PROBLEM:
Return only the lines between the line holding "nodes.update(underside_parts())" and the line holding "points = [vertex.co", the two boundary lines included, exactly as they appear.

** Begin DATA PROVIDED **

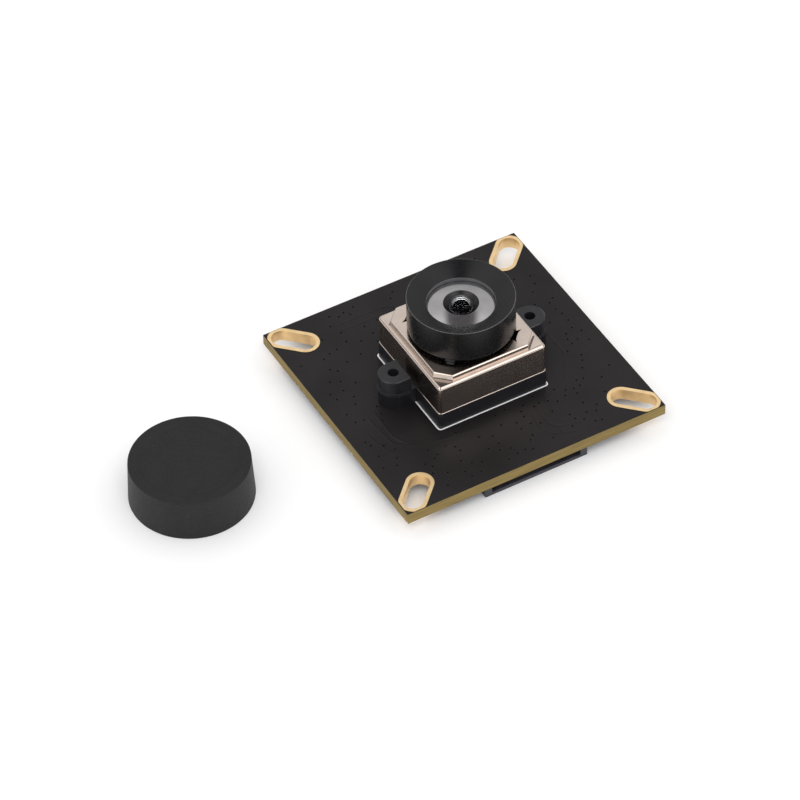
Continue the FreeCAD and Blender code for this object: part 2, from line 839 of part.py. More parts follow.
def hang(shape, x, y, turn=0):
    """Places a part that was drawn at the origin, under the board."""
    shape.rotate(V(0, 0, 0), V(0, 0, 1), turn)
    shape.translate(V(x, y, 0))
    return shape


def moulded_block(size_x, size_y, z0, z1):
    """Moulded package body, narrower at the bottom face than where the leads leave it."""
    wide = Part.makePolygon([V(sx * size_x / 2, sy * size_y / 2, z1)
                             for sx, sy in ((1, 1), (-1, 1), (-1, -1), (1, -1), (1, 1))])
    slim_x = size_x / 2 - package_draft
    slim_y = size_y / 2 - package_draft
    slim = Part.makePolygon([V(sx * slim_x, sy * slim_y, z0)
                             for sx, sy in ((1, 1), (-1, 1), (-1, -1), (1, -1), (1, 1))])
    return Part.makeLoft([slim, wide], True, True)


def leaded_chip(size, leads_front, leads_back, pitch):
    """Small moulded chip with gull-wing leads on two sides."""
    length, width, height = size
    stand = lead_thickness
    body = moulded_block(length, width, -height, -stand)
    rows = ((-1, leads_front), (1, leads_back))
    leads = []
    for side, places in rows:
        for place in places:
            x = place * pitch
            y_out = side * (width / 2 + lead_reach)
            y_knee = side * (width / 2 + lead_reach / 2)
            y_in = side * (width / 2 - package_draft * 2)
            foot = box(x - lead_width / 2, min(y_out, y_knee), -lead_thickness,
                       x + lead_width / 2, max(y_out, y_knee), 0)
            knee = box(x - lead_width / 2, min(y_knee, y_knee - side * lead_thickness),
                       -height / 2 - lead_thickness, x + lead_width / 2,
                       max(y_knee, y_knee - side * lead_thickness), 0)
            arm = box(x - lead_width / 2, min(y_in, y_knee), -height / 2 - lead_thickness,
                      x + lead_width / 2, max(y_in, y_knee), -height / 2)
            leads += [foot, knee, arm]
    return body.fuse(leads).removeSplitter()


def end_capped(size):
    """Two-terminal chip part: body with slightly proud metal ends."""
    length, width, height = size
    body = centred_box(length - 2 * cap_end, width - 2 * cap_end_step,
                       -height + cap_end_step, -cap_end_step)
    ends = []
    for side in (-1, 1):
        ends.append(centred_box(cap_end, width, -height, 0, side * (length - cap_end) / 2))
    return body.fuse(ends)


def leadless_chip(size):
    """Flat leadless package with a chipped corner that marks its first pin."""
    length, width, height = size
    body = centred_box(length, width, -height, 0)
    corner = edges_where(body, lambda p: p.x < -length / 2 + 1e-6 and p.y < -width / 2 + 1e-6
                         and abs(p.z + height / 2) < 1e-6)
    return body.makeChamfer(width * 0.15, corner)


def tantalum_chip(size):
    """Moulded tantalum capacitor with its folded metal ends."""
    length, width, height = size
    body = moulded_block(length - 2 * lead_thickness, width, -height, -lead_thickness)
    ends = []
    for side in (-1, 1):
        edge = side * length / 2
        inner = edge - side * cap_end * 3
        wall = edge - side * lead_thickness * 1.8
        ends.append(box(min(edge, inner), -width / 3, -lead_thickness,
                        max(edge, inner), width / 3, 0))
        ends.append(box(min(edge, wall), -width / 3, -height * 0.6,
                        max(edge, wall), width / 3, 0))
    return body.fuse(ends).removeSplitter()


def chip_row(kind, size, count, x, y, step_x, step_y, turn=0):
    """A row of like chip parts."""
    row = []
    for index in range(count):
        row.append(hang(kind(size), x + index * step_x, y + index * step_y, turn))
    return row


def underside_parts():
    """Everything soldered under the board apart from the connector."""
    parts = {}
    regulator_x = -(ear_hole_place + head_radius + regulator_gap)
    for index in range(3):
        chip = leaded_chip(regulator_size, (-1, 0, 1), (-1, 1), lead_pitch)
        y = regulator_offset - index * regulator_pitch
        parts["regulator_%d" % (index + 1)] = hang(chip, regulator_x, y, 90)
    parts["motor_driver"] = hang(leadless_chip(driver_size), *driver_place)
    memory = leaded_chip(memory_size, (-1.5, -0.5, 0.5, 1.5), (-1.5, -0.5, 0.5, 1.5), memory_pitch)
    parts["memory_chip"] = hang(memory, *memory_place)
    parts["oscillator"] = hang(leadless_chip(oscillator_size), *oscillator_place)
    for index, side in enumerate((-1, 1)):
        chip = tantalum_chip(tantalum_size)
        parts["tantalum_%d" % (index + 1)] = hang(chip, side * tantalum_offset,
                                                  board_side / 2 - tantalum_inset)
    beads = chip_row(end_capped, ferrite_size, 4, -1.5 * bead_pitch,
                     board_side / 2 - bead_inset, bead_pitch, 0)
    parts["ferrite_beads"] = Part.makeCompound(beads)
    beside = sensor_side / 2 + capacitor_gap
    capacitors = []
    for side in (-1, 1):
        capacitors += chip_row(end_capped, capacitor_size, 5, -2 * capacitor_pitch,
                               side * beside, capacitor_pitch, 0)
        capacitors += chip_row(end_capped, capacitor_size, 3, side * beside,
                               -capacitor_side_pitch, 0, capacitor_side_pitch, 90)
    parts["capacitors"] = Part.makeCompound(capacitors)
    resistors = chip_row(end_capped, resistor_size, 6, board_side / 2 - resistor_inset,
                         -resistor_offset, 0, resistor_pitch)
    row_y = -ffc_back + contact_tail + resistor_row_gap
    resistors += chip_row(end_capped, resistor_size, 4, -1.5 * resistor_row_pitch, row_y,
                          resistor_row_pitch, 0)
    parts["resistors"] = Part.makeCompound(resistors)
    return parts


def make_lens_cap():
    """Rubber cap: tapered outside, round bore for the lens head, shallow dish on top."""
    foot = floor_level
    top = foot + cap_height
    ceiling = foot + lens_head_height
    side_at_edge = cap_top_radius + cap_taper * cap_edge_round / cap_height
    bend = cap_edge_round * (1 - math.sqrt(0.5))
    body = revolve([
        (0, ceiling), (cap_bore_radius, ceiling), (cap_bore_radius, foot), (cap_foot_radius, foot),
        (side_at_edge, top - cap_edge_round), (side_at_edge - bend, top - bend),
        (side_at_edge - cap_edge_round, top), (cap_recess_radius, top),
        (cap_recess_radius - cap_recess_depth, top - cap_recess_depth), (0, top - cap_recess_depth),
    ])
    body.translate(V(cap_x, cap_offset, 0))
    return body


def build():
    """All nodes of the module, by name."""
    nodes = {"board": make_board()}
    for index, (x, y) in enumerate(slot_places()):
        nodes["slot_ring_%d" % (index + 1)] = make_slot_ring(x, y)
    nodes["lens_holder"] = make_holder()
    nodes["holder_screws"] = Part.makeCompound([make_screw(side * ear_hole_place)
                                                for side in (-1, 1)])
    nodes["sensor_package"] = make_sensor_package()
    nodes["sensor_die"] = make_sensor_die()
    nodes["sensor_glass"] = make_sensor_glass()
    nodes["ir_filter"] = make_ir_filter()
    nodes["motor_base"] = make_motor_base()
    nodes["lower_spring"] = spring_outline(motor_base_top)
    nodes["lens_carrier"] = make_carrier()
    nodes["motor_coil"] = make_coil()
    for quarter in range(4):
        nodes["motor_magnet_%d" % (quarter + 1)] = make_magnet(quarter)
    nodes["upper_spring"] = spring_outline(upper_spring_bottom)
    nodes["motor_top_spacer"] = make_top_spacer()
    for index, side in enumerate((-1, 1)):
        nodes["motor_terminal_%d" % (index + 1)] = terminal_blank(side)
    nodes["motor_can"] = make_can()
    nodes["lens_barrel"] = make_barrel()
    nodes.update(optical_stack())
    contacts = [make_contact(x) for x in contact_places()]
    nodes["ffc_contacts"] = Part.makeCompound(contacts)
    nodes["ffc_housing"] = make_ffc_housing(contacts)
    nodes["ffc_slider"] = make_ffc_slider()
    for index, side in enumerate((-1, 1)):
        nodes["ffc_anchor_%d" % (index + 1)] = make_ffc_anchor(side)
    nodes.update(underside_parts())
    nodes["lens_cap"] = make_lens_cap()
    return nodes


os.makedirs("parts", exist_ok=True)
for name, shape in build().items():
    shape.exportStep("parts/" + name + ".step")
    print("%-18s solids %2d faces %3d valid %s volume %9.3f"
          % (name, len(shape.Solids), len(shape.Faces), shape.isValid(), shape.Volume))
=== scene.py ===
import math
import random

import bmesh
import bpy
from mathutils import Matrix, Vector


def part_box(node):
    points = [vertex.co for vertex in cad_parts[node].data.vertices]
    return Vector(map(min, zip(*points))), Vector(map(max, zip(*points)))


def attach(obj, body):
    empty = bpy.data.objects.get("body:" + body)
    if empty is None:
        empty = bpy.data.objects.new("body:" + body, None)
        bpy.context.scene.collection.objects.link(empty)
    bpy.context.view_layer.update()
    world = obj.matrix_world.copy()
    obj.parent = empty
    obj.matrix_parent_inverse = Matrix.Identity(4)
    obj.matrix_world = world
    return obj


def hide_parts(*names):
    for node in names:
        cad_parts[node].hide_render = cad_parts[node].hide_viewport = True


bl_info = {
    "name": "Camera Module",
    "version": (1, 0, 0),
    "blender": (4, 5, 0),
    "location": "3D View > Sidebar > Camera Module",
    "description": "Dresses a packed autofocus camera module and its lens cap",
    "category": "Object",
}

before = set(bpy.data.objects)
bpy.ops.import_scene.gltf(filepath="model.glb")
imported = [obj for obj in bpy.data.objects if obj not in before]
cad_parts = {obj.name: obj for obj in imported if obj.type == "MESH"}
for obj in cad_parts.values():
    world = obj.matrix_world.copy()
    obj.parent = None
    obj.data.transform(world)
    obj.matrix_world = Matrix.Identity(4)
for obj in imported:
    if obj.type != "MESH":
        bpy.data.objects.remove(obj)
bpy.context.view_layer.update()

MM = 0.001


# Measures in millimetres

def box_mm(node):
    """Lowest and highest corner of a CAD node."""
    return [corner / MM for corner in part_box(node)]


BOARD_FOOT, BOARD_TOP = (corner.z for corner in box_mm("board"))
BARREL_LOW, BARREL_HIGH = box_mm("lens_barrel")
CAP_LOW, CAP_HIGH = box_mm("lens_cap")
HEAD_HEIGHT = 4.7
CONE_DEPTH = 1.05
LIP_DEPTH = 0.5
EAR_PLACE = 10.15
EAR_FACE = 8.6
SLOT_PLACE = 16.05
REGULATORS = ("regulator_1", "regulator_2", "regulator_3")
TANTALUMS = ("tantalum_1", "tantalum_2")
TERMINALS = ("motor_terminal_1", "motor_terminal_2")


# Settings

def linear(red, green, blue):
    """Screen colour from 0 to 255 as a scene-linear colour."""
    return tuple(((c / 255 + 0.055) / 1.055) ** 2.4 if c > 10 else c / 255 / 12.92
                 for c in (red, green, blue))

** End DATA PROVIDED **

REPLY TO THE EXERCISE:
    nodes.update(underside_parts())
    nodes["lens_cap"] = make_lens_cap()
    return nodes


os.makedirs("parts", exist_ok=True)
for name, shape in build().items():
    shape.exportStep("parts/" + name + ".step")
    print("%-18s solids %2d faces %3d valid %s volume %9.3f"
          % (name, len(shape.Solids), len(shape.Faces), shape.isValid(), shape.Volume))
=== scene.py ===
import math
import random

import bmesh
import bpy
from mathutils import Matrix, Vector


def part_box(node):
    points = [vertex.co for vertex in cad_parts[node].data.vertices]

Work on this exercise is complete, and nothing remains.